Rabu, Oktober 16, 2024

The Kimono Experience, ketika Jepang menyapa dunia

Must read

Pernahkah Anda mengenakan kimono, pakaian nasional Jepang yang masyur itu? Emi Rahmayanti, traveler yang juga seorang penulis, bahkan ditawari oleh teman Jepangnya untuk menjajal berkimono. Seseru apa pengalamannya memakai kimono dengan tetap berhijab? Emi menuliskan kisahnya untuk Sorogan.

Emi Rahmayanti

Di tengah revolusi teknologi yang melesat cepat, Jepang memiliki perhatian yang sangat tinggi untuk memelihara kebudayaan tradisionalnya. Termasuk, memperkenalkan budaya mereka kepada dunia melalui pakaian nasional (minzoku isho) ”Kimono”.
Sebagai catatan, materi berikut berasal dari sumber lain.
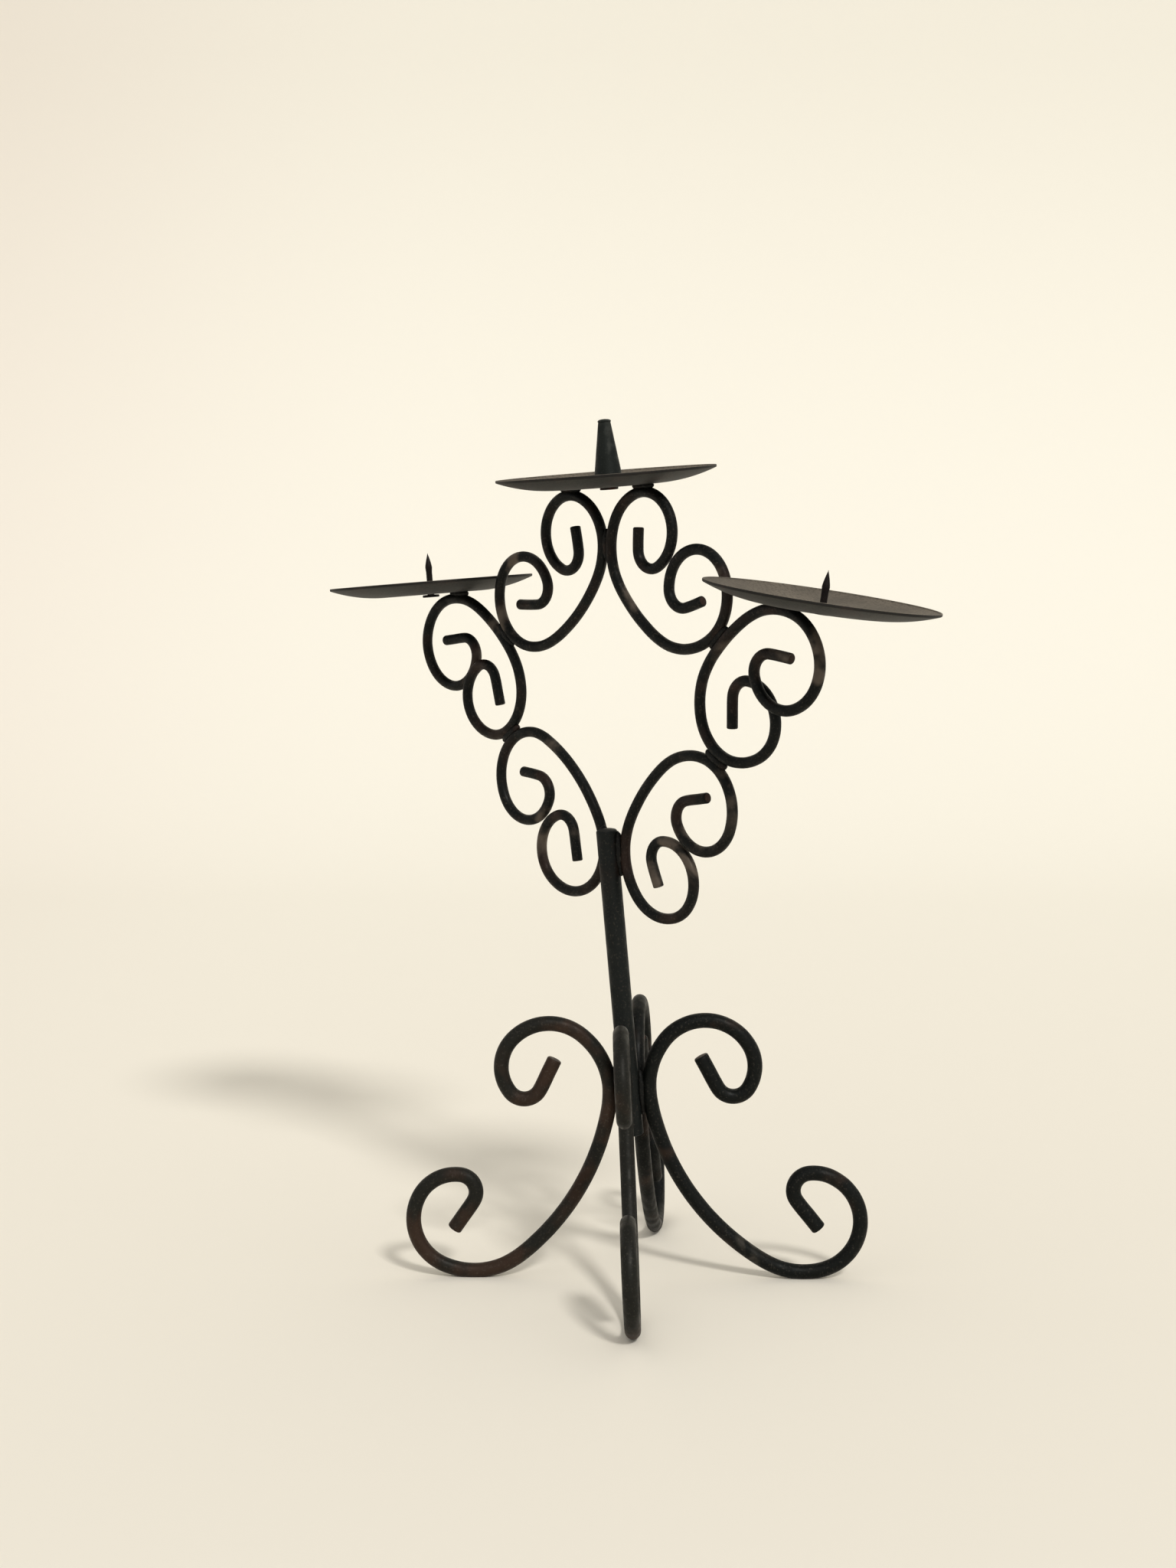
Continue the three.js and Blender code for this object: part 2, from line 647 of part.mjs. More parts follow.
function panMatrix(x, z, tipAside, tipFront) {
  const tip = new THREE.Euler(rad(tipFront), rad(tipAside), 0);
  return new THREE.Matrix4().makeRotationFromEuler(tip).setPosition(x, 0, z);
}

// The height at which a pan comes down on the highest of its bars, with the weld's root between them.
function seatHeight(x, tipAside, tipFront, bars) {
  const crown = Math.max(...bars.map((laid) => crownOf(laid).z));
  const room = (z) => {
    const matrix = panMatrix(x, z, tipAside, tipFront);
    return Math.min(...bars.map((laid) => roomUnder(matrix, laid).room));
  };
  return solve((z) => room(z) - WELD_ROOT, crown, crown + 2 * PAN_DEPTH + SCROLL_DIAMETER);
}

// The top of a laid bar, where it runs level.
function crownOf({ bar, angle, matrix }) {
  const mark = bar.markAtTurn(Math.PI / 2 + bar.hand * angle);
  return bar.at(mark).point.applyMatrix4(matrix);
}

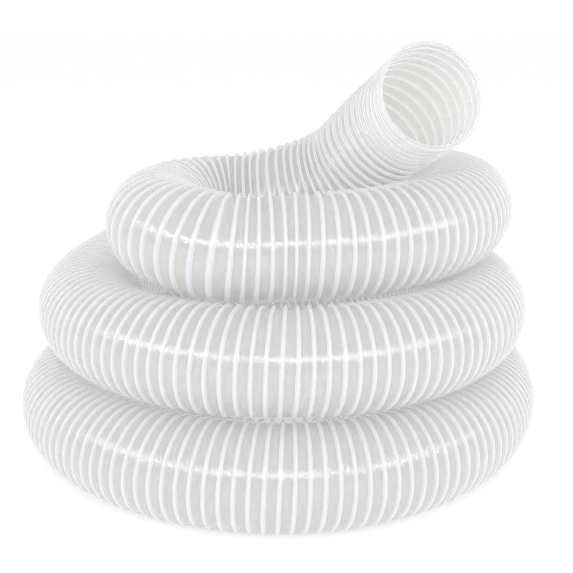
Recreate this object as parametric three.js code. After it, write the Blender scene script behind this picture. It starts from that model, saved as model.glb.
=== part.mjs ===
// A clear vacuum and dust hose, lying in three laps with its free end laid across the top.
//
// The hose is two wound pieces: a thin translucent film that makes the tube, and a stiff white
// bead that runs round the film as one long left-handed helix and keeps the tube round.
// A flexible hose bends everywhere. Here the laps stay put, and both ends move on hinges in
// the middle of short bends, so the tube is cut into stretches that are named after their place.
//
// Millimetres, +Z up, the floor at Z = 0, and the front of the coil towards -Y.

import * as THREE from 'three';

// ---- Sizes that can be set by themselves ----

const BORE = 76.2;                // clear inside diameter, 3 in
const FILM_THICKNESS = 0.8;
const BEAD_WIDTH = 2.2;           // along the hose
const BEAD_PROUD = 1.4;           // how far the bead stands out from the film
const BEAD_PITCH = 8.6;           // along the hose, from turn to turn
const LAP_RADIUS = 165;           // mean radius of the coil, for a hose of LAY_DIAMETER
const CLEARANCE = 0.3;            // between solids that touch on the real hose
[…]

Jauh hari menjelang penyelenggaraan Olimpiade 2020, di mana Tokyo akhirnya terpilih sebagai tuan rumah pesta olahraga musim panas itu, Jepang telah bersiap-siap. Mereka hendak membuktikan bahwa bangsa Jepang mampu menyatukan bangsa-bangsa seantero dunia lewat daya tarik kebudayaannya.

Saya beruntung ikut merasakan persiapan itu. Suatu hari di awal Januari 2015, saya ditawari Noriko Ikeda, seorang teman Jepang di kelas ”tole painting”, ”Apakah Emi bersedia dipakaikan dan diperkenalkan dengan kimono?”

”Oh, dengan senang hati,” sambut saya cepat-cepat. Suami Noriko, Yoshimasa Ikeda, bekerja sebagai manajer pada divisi kimono di sebuah department store papan atas di Tokyo. Secara pribadi, ia terpanggil untuk mendedikasikan dirinya secara sukarela, memperkenalkan kimono kepada dunia.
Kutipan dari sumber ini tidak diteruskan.